Analyzing patterns in Global Terrorism
A group of us independently analyzed data on the timing, type, and location of terrorist attacks around the world. The data was from the Global Terrorism Database (http://start.umd.edu/gtd/).
I first did some exploratory data analysis on the number and types of attacks vs. time. Most categories of attacks follow a similar pattern of increases and decreases over time (figure 1.) However, the location of the attacks (figure 2) over time has varied, with attacks in Central and South America decreasing, and attacks in the Middle East and South Asia decreasing over the past decades.

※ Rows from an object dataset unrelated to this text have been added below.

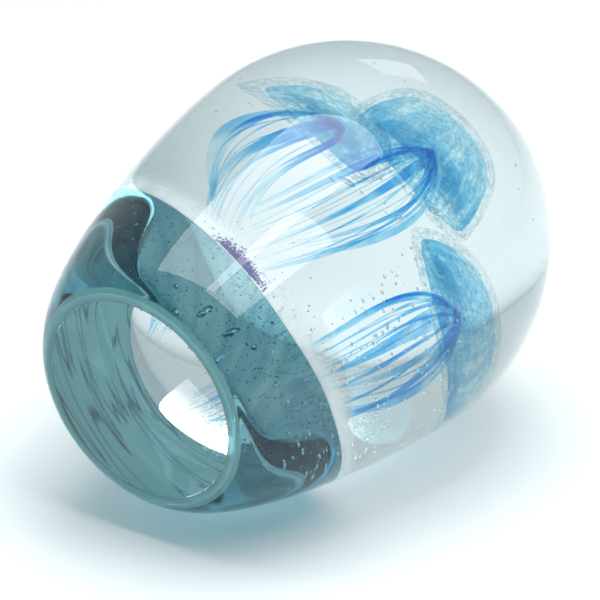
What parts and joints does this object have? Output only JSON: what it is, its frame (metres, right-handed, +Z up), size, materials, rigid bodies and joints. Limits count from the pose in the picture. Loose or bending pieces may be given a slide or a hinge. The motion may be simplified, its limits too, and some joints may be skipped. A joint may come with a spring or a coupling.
{
  "type": "paperweight",
  "caption": "Egg-shaped solid art-glass paperweight with a ground flat base, a smoky teal glass cup round its foot and blue glass jellyfish sealed in clear glass.",
  "frame": {"origin": "middle of the ground flat underneath", "axes": "+Z up the egg's long axis from the flat to the top of the dome; -Y is the side where the teal cup's rim is lowest"},
  "size_m": [0.08, 0.08, 0.1096],
  "materials": {
    "clear_glass": "polished",
    "teal_glass": "polished, with fine specks",
    "veil_glass": "finely seeded",
    "bell_glass": "powdered and streaked",
    "thread_glass": "drawn and translucent"
  },
  "bodies": {
    "root": {"back_bead": "thread_glass", "back_bell": "bell_glass", "back_thread_1": "thread_glass", "back_thread_2": "thread_glass", "back_thread_3": "thread_glass", "back_thread_4": "thread_glass", "back_thread_5": "thread_glass", "back_thread_6": "thread_glass", "back_veil": "veil_glass", "clear_casing": "clear_glass", "front_bead": "thread_glass", "front_bell": "bell_glass", "front_thread_1": "thread_glass", "front_thread_2": "thread_glass", "front_thread_3": "thread_glass", "front_thread_4": "thread_glass", "front_thread_5": "thread_glass", "front_thread_6": "thread_glass", "front_thread_7": "thread_glass", "front_veil": "veil_glass", "middle_bead": "thread_glass", "middle_bell": "bell_glass", "middle_thread_1": "thread_glass", "middle_thread_2": "thread_glass", "middle_thread_3": "thread_glass", "middle_thread_4": "thread_glass", "middle_thread_5": "thread_glass", "middle_thread_6": "thread_glass", "middle_thread_7": "thread_glass", "middle_thread_8": "thread_glass", "middle_veil": "veil_glass", "tinted_cup": "teal_glass"}
  },
  "joints": []
}
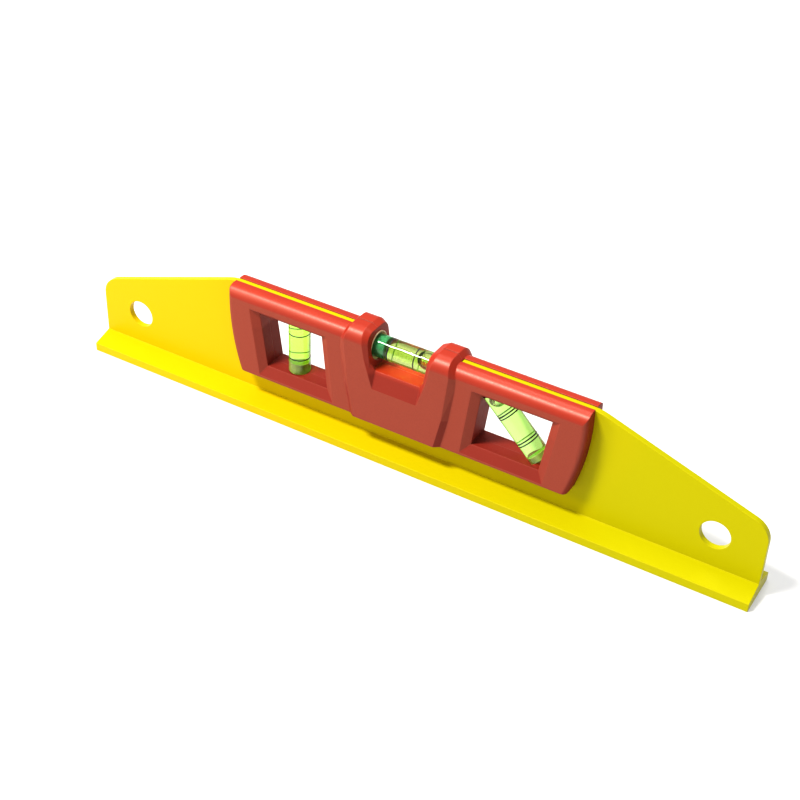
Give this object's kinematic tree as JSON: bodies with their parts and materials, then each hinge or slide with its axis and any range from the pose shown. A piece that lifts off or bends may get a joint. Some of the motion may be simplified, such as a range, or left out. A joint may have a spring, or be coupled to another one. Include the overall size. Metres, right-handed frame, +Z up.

I then looked at the time series properties of the data shown in figures 1 and 2. The best predictor of the number of attacks in a given year, from what is contained in the data, is the # of attacks in the previous year. Partial autocorrelations beyond 1 year don’t contain significant information for the prediction.
We then each chose an event of interest to see if it significantly impacted the number of attacks. I performed two Bayesian tests to determine whether the 1996 Guatemala peace accords, signed on December 28th, 1996, affected the # of attacks in that area. The results showed that there is greater than a 95% chance that the proportion of attacks in Central America vs the rest of the world experienced a real decline after 1996. I also found that there is about an 85% chance that the number of attacks in Guatemala significantly declined after the peace accords.
Others in my group similarly looked at major events such as the Northern Ireland peace accord and the start of the Iraq war. These also corresponded to a significant change in the number of attacks in those regions. However, the impact in one region isn’t necessarily seen in other regions.